Stephen Roach, one of the world’s leading authorities on Asia, is worried a changing global landscape paired with a massive U.S. budget deficit will spark a dollar crash.
“The U.S. economy has been afflicted with some significant macro imbalances for a long time, namely a very low domestic savings rate and a chronic current account deficit,” the former Morgan Stanley Asia chairman told CNBC’s “Trading Nation” on Monday. “The dollar is going to fall very, very sharply.”
His forecast calls for a 35% drop against other major currencies.
“These problems are going from bad to worse as we blow out the fiscal deficit in the years ahead,” said Roach, a Yale University senior fellow.
The U.S. Dollar Currency Index is up more than one percent over the past two weeks and is relatively flat so far this year. But Roach believes it’s no time to get complacent.

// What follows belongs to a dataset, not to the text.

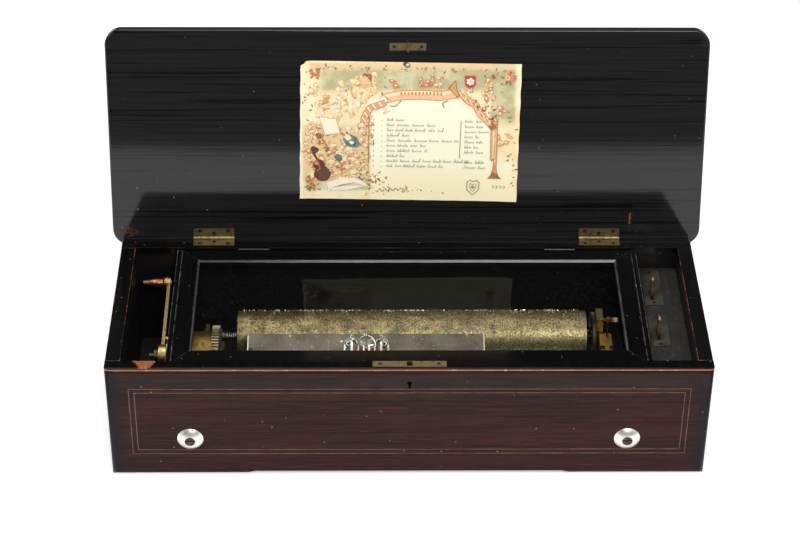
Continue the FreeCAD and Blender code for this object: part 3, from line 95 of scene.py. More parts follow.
def swung(u, v, du, dv, turn):
    """The point (u, v) moved by a step (du, dv) that is turned by an angle."""
    c, s = math.cos(turn), math.sin(turn)
    return u + du * c - dv * s, v + du * s + dv * c


def new_object(name, data):
    thing = bpy.data.objects.new(name, data)
    bpy.context.scene.collection.objects.link(thing)
    return thing


# ---- camera and lights ----

CAMERA_PLACE = Vector((-0.0379, -1.7185, 1.4246))
CAMERA_YAW = math.radians(1.010)
CAMERA_PITCH = math.radians(36.647)
CAMERA_ROLL = math.radians(0.579)
CAMERA_LENS = 100.72

camera_data = bpy.data.cameras.new("camera")
camera_data.lens = CAMERA_LENS
camera_data.sensor_width = 36.0
camera_data.clip_start = 0.05
camera_data.clip_end = 20.0
camera = new_object("camera", camera_data)
camera.matrix_world = (
    Matrix.Translation(CAMERA_PLACE)
    @ Matrix.Rotation(-CAMERA_YAW, 4, "Z")
    @ Matrix.Rotation(math.pi / 2 - CAMERA_PITCH, 4, "X")
    @ Matrix.Rotation(CAMERA_ROLL, 4, "Z")
)
bpy.context.scene.camera = camera
bpy.context.scene.view_settings.view_transform = "Standard"


def area_light(name, place, target, width, depth, watts):
    data = bpy.data.lights.new(name, "AREA")
    data.shape = "RECTANGLE"
    data.size = width
    data.size_y = depth
    data.energy = watts
    light = new_object(name, data)
    light.location = place
    light.rotation_mode = "QUATERNION"
    light.rotation_quaternion = (Vector(target) - Vector(place)).to_track_quat("-Z", "Y")


area_light("top_softbox", (-0.3, 0.15, 1.95), (0, 0, 0), 1.7, 1.1, 19)
area_light("left_fill", (-2.0, -0.6, 1.2), (0, 0, 0.1), 1.2, 1.4, 14)
area_light("front_high", (0.5, -1.65, 2.0), (0, 0, 0.1), 1.4, 0.8, 40)
area_light("right_fill", (2.0, -0.8, 1.3), (0, 0, 0.1), 1.2, 1.4, 10)


def wired(tree, kind, *values, **named):
    """A new shader node; values fill its inputs in order, and named ones by their names."""
    node = tree.nodes.new("ShaderNode" + kind)
    pairs = list(zip(node.inputs, values))
    pairs += [(node.inputs[key.replace("_", " ")], value) for key, value in named.items()]
    for socket, value in pairs:
        if isinstance(value, bpy.types.NodeSocket):
            tree.links.new(value, socket)
        elif value is not None:
            socket.default_value = value
    return node


def make_world():
    """White for the eye, dim for reflections, so that dark polish stays dark."""
    world = bpy.data.worlds.new("studio")
    bpy.context.scene.world = world
    world.use_nodes = True
    tree = world.node_tree
    tree.nodes.clear()
    seen = wired(tree, "Background", (1, 1, 1, 1), 1.0)
    other = wired(tree, "Background", (0.9, 0.95, 1.0, 1), 0.1)
    eye = wired(tree, "LightPath").outputs["Is Camera Ray"]
    mix = wired(tree, "MixShader", eye, other.outputs[0], seen.outputs[0])
    wired(tree, "OutputWorld", Surface=mix.outputs[0])


make_world()


# ---- materials ----


def srgb(red, green, blue):
    """A colour given on the usual 0 to 255 scale, as linear light."""

    def linear(c):
        c = c / 255
        return c / 12.92 if c <= 0.04045 else ((c + 0.055) / 1.055) ** 2.4

    return (linear(red), linear(green), linear(blue), 1.0)


class Finish:
    """A procedural material in case coordinates, in millimetres; tone is its colour so far."""

    def __init__(self, name, on_lid=False, rough=0.5, metal=0.0, **sockets):
        self.mat = bpy.data.materials.new(name)
        self.mat.use_nodes = True
        self.tree = self.mat.node_tree
        self.inputs = self.tree.nodes["Principled BSDF"].inputs
        self.inputs["Roughness"].default_value = rough
        self.inputs["Metallic"].default_value = metal
        for key, value in sockets.items():
            self.inputs[key.replace("_", " ")].default_value = value
        place = self.add("TexCoord").outputs["Object"]
        if on_lid:
            shut = HINGE - Matrix.Rotation(-OPENED, 3, "X") @ HINGE
            place = self.add("Mapping", place, Location=shut, Rotation=(-OPENED, 0, 0)).outputs[0]
        to_mm, shift = 1 / MM, -FRONT_Y / MM
        mapping = self.add("Mapping", place, Location=(0, shift, 0), Scale=(to_mm, to_mm, to_mm))
        self.mm = mapping.outputs[0]
        self.x, self.y, self.z = self.add("SeparateXYZ", self.mm).outputs

    def add(self, kind, *values, **named):
        return wired(self.tree, kind, *values, **named)

    def feed(self, name, socket):
        self.tree.links.new(socket, self.inputs[name])

    def calc(self, op, a, b=None, clamp=False):
        node = self.add("Math", a, b)
        node.operation = op
        node.use_clamp = clamp
        return node.outputs[0]

    def plus(self, a, b, clamp=False):
        return self.calc("ADD", a, b, clamp)

    def minus(self, a, b):
        return self.calc("SUBTRACT", a, b)

    def most(self, a, b):
        return self.calc("MAXIMUM", a, b)

    def size(self, a):
        return self.calc("ABSOLUTE", a)

    def both(self, *masks):
        """The product of masks and numbers."""
        result = masks[0]
        for mask in masks[1:]:
            result = self.calc("MULTIPLY", result, mask)
        return result

    def noise(self, scale, detail=3.0, rough=0.55, stretch=(1, 1, 1), spin=(0, 0, 0), warp=0.0):
        vector = self.mm
        if stretch != (1, 1, 1) or spin != (0, 0, 0):
            vector = self.add("Mapping", vector, Rotation=spin, Scale=stretch).outputs[0]
        sizes = {"Scale": scale, "Detail": detail, "Roughness": rough, "Distortion": warp}
        return self.add("TexNoise", vector, **sizes).outputs["Fac"]

    def step(self, value, low, high):
        """0 below low, 1 above high, smooth between; swapped if low is above high."""
        sides = {"From_Min": min(low, high), "From_Max": max(low, high)}
        sides.update({"To_Min": float(low >= high), "To_Max": float(low < high)})
        node = self.add("MapRange", value, **sides)
        node.interpolation_type = "SMOOTHSTEP"
        return node.outputs["Result"]

    def cloud(self, low, high, *size, **more):
        """Blotches: 0 where the noise is below low and 1 above high."""
        return self.step(self.noise(*size, **more), low, high)

    def scaled(self, value, low, high):
        return self.add("MapRange", value, To_Min=low, To_Max=high).outputs["Result"]

    def band(self, value, low, high, soft):
        """1 between low and high, fading out over soft on both sides."""
        return self.both(self.step(value, low - soft, low), self.step(value, high + soft, high))

    def patch(self, x0, x1, soft_x, y0, y1, soft_y, y=None):
        """1 over a rectangle seen from above, fading out past its sides."""
        return self.both(self.band(self.x, x0, x1, soft_x), self.band(y or self.y, y0, y1, soft_y))

    def mixed(self, mask, a, b):
        """a where mask is 0 and b where it is 1; a colour may be three numbers from 0 to 255."""
        node = self.add("Mix")
        node.data_type = "RGBA"
        for index, value in ((0, mask), (6, a), (7, b)):
            if isinstance(value, tuple):
                node.inputs[index].default_value = srgb(*value)
            else:
                self.tree.links.new(value, node.inputs[index])
        return node.outputs[2]

    def base(self, mask, a, b):
        self.tone = self.mixed(mask, a, b)

    def lay(self, mask, colour, share=None):
        """Lays a colour over the tone so far, share of it where the mask is 1."""
        self.tone = self.mixed(self.both(mask, share) if share else mask, self.tone, colour)

    def scratches(self, amount, size, length, turn):
        """Thin scratches that run mostly along X, turned by some radians about Z and Y."""
        field = self.noise(size, 2.0, 0.6, (1.0 / length, 1, 1), (0, turn * 0.3, turn), 0.3)
        return self.step(field, 0.5 + 0.3 - amount, 0.5 + 0.34 - amount)

    def specks(self, size, amount):
        """Small round specks: size is the cell in millimetres, amount from 0 to 1."""
        cells = self.add("TexVoronoi", self.mm, Scale=1.0 / size)
        near = self.step(cells.outputs["Distance"], 0.22, 0.12)
        pick = self.add("SeparateColor", cells.outputs["Color"]).outputs[0]
        return self.both(near, self.step(pick, 1 - amount, 1 - amount + 0.01))

    def finished(self, height, depth_mm, strength, rough=None):
        """Puts the tone, the relief and the roughness on the shader and gives the material."""
        self.feed("Base Color", self.tone)
        if rough is not None:
            self.feed("Roughness", rough)
        bump = self.add("Bump", Strength=strength, Distance=depth_mm * MM, Height=height)
        self.feed("Normal", bump.outputs[0])
        return self.mat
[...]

“The national savings rate is probably going to go deeper into negative territory than it has ever done for the United States or any leading economy in economic history,” he said.

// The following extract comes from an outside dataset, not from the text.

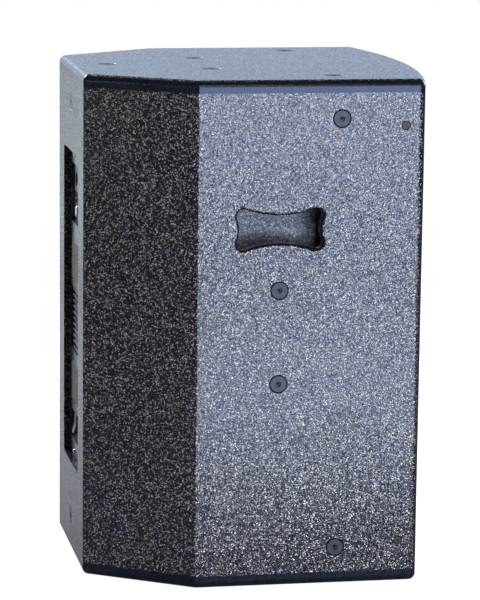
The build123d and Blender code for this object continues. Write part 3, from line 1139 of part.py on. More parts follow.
def lead(route, radius):
    """Round lead along straight runs joined by arcs."""
    with BuildPart() as cable:
        with BuildLine():
            path = FilletPolyline(*[(x, y, up(height)) for x, y, height in route], radius=radius)
        with BuildSketch(Plane(origin=path @ 0, z_dir=path % 0)):
            Circle(LEAD_R)
        sweep()
    return cable.part


with BuildPart() as internal_wiring:
    add(lead(WOOFER_LEAD, WOOFER_LEAD_BEND_R))
    add(lead(HORN_LEAD, HORN_LEAD_BEND_R))

# ---------------------------------------------------------------- export

pieces = {
    "top_panel": top_panel,
    "bottom_panel": bottom_panel,
    "side_panel_left": side_panel_left,
    "side_panel_right": side_panel_right,
    "chamfer_panel_left": chamfer_panel_left,
    "chamfer_panel_right": chamfer_panel_right,
    "rear_panel": rear_panel,
    "front_baffle": front_baffle,
    "window_brace": window_brace,
    "acoustic_damping": acoustic_damping,
    "handle_box_left": handle_box_left,
    "handle_box_right": handle_box_right,
    "rigging_screws": rigging_screws,
    "rigging_inserts": rigging_inserts,
    "rubber_feet": rubber_feet,
    "underside_screws": underside_screws,
    "pole_socket": pole_socket,
    "grille": grille,
    "grille_foam": grille_foam,
    "grille_screws": grille_screws,
    "woofer_basket": woofer_basket,
    "woofer_gasket": woofer_gasket,
    "woofer_screws": woofer_screws,
    "woofer_top_plate": woofer_top_plate,
    "woofer_magnet": woofer_magnet,
    "woofer_back_plate": woofer_back_plate,
    "woofer_surround": woofer_surround,
    "woofer_spider": woofer_spider,
    "woofer_cone": woofer_cone,
    "woofer_dust_cap": woofer_dust_cap,
    "woofer_voice_coil": woofer_voice_coil,
    "port_tubes": port_tubes,
    "horn_flare": horn_flare,
    "horn_screws": horn_screws,
    "driver_body": driver_body,
    "driver_cover": driver_cover,
    "driver_suspension": driver_suspension,
    "driver_diaphragm": driver_diaphragm,
    "amp_frame": amp_frame,
    "amp_frame_screws": amp_frame_screws,
    "label_plates": label_plates,
    "heat_sink": heat_sink,
    "amp_back_box": amp_back_box,
    "amp_board": amp_board,
    "mains_transformer": mains_transformer,
    "input_panel": input_panel,
    "input_jack": input_jack,
    "input_latch": input_latch,
    "link_jack": link_jack,
    "level_potentiometer": level_potentiometer,
    "level_shaft": level_shaft,
    "level_knob": level_knob,
    "voicing_button": voicing_button,
    "voicing_switch": voicing_switch,
    "indicator_lights": indicator_lights,
    "mains_panel": mains_panel,
    "mains_inlet": mains_inlet,
    "rocker_housing": rocker_housing,
    "power_rocker": power_rocker,
    "internal_wiring": internal_wiring,
}

for name, piece in pieces.items():
    piece.part.label = name
    export_step(piece.part, f"parts/{name}.step")
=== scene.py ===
"""Looks of an active loudspeaker cabinet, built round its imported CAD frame. Metres, +Z up."""

import math

import bpy
from mathutils import Matrix, Vector


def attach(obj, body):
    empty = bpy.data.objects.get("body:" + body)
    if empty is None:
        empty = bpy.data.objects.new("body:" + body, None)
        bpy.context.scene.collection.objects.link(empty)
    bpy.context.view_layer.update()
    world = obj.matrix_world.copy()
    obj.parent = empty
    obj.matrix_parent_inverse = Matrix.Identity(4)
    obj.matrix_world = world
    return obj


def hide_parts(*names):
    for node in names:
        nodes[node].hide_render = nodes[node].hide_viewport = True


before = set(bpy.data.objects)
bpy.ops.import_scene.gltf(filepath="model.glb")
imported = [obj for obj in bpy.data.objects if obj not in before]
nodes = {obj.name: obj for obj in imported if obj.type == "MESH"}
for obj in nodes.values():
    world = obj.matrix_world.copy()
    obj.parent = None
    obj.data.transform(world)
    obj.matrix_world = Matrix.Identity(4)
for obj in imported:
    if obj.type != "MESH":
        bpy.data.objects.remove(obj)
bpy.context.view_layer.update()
MM = 0.001

# ---------------------------------------------------------------- camera

CAMERA_AT = (-3.5247, 0.6568, 0.9720)
CAMERA_YAW, CAMERA_PITCH, CAMERA_ROLL = -10.60, 10.42, 0.65     # degrees
LENS, SENSOR = 178.35, 36.0                                     # millimetres
NEAREST, FARTHEST = 0.05, 60.0                                  # what the camera can see, metres


def make_camera():
    """Long-lens camera on the cabinet's left, a little behind it and above its top."""
    yaw, pitch, roll = (math.radians(a) for a in (CAMERA_YAW, CAMERA_PITCH, CAMERA_ROLL))
    level_reach = math.cos(pitch)
    forward = Vector((math.cos(yaw) * level_reach, math.sin(yaw) * level_reach, -math.sin(pitch)))
    level = forward.cross(Vector((0, 0, 1))).normalized()
    above = level.cross(forward)
    right = math.cos(roll) * level + math.sin(roll) * above
    up = math.cos(roll) * above - math.sin(roll) * level
    data = bpy.data.cameras.new("camera")
    data.lens = LENS
    data.sensor_fit = "VERTICAL"
    data.sensor_height = SENSOR
    data.clip_start, data.clip_end = NEAREST, FARTHEST
    camera = bpy.data.objects.new("camera", data)
    turn = Matrix((right, up, -forward)).transposed().to_4x4()
    camera.matrix_world = Matrix.Translation(CAMERA_AT) @ turn
    bpy.context.scene.collection.objects.link(camera)
    bpy.context.scene.camera = camera


make_camera()

# ---------------------------------------------------------------- shader helpers

MIX_INPUTS, MIX_RESULT = (0, 6, 7), 2       # a Mix node's sockets for factor and colours
NOISE_LOW, NOISE_HIGH = 0.3, 0.7            # range that soft noise really covers


def feed(tree, socket, value):
    """Set a socket to a constant, or link it to an output."""
    if isinstance(value, bpy.types.NodeSocket):
        tree.links.new(value, socket)
    elif isinstance(value, tuple) and socket.type == "RGBA":
        socket.default_value = (*value, 1.0)[:4]
    else:
        socket.default_value = value


def colour_mix(tree, factor, first, second):
    """Colour between two others."""
    made = tree.nodes.new("ShaderNodeMix")
    made.data_type = "RGBA"
    for place, value in zip(MIX_INPUTS, (factor, first, second)):
        feed(tree, made.inputs[place], value)
    return made.outputs[MIX_RESULT]


class Shader:
    """A node material: a Principled surface fed by object-space textures."""

    def __init__(self, name):
        self.material = bpy.data.materials.new(name)
        self.material.use_nodes = True
        self.tree = self.material.node_tree
        self.surface = self.tree.nodes["Principled BSDF"]
        self.where = self.tree.nodes.new("ShaderNodeTexCoord").outputs["Object"]

    def node(self, kind, **inputs):
        """New node, with its inputs set to values or linked to outputs."""
        made = self.tree.nodes.new("ShaderNode" + kind)
        for key, value in inputs.items():
            self.feed(made.inputs[key.replace("_", " ")], value)
        return made

    def feed(self, socket, value):
        """Set one of this material's sockets."""
        feed(self.tree, socket, value)

    def set(self, **inputs):
        """Set or link the surface's own inputs."""
        for key, value in inputs.items():
            self.feed(self.surface.inputs[key.replace("_", " ")], value)

    def stretched(self, scale):
        """Object coordinates with a scale of their own along each axis."""
        return self.node("Mapping", Vector=self.where, Scale=scale).outputs["Vector"]

    def axis(self, name):
        """One object coordinate."""
        return self.node("SeparateXYZ", Vector=self.where).outputs[name]

    def noise(self, scale, detail=3.0, rough=0.55, vector=None):
        """Soft noise, from 0 to 1."""
        vector = vector or self.where
        made = self.node("TexNoise", Vector=vector, Scale=scale, Detail=detail, Roughness=rough)
        return made.outputs["Fac"]

    def cells(self, scale, vector=None):
        """Voronoi cells: distance from each cell's middle, and a random colour for each cell."""
        made = self.node("TexVoronoi", Vector=vector or self.where, Scale=scale)
        return made.outputs["Distance"], made.outputs["Color"]

    def waves(self, scale, axis="Z", warp=0.0):
        """Even bands across one axis, from 0 to 1."""
        made = self.node("TexWave", Vector=self.where, Scale=scale, Distortion=warp)
        made.bands_direction = axis
        return made.outputs["Fac"]

    def spans(self, value, low, high, out_low=0.0, out_high=1.0):
        """Value remapped from one range to another, clamped."""
        made = self.tree.nodes.new("ShaderNodeMapRange")
        for socket, given in zip(made.inputs, (value, low, high, out_low, out_high)):
            self.feed(socket, given)
        return made.outputs["Result"]

    def soft(self, noise, out_low=0.0, out_high=1.0):
        """Soft noise remapped from the range that it really covers."""
        return self.spans(noise, NOISE_LOW, NOISE_HIGH, out_low, out_high)

    def maths(self, operation, a, b=0.0):
        """One arithmetic step."""
        made = self.tree.nodes.new("ShaderNodeMath")
        made.operation = operation
        self.feed(made.inputs[0], a)
        self.feed(made.inputs[1], b)
        return made.outputs["Value"]

    def vector(self, operation, a, b=(0.0, 0.0, 0.0), result="Vector"):
        """One vector step."""
        made = self.tree.nodes.new("ShaderNodeVectorMath")
        made.operation = operation
        self.feed(made.inputs[0], a)
        self.feed(made.inputs[1], b)
        return made.outputs[result]

    def channel(self, colour, name):
        """Red, Green or Blue of a colour."""
        return self.node("SeparateColor", Color=colour).outputs[name]

    def mix(self, factor, a, b):
        """Colour between two others."""
        return colour_mix(self.tree, factor, a, b)

    def colour(self, value):
        """The surface's base colour."""
        self.set(Base_Color=value)

    def bump(self, height, depth, strength=1.0, under=None):
        """Bump of a real depth in metres, over another bump if one is given."""
        made = self.node("Bump", Height=height, Distance=depth, Strength=strength)
        if under is not None:
            self.feed(made.inputs["Normal"], under)
        return made.outputs["Normal"]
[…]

Roach contends other forces are at play, too.
“At the same time, America is walking away from globalization and is focused on decoupling itself from the rest of the world,” said Roach. “That’s a lethal combination.”
The big question: Will it happen quickly or gradually?
His timeline is rough — over the next year or two, maybe more. However, Roach suggests a crash virtually inevitable, and it’s a risk investors shouldn’t ignore.
“Generally, it’s a negative implication for U.S. financial assets,” he added. “It points to the probability of higher inflation as we import more higher cost foreign goods from overseas, and that’s a negative for interest rates.”
He’s concerned a crash could spark a late 1970s-type stagflation crisis, when prices rose sharply while economic growth was muted.
According to Roach, not even a leadership change in Washington in November would be able to move the needle much — especially as lawmakers try to battle the economic impact from the coronavirus crisis with unprecedented stimulus measures.
“Policymakers to their credit have never had to deal with anything close to this disruption,” Roach said.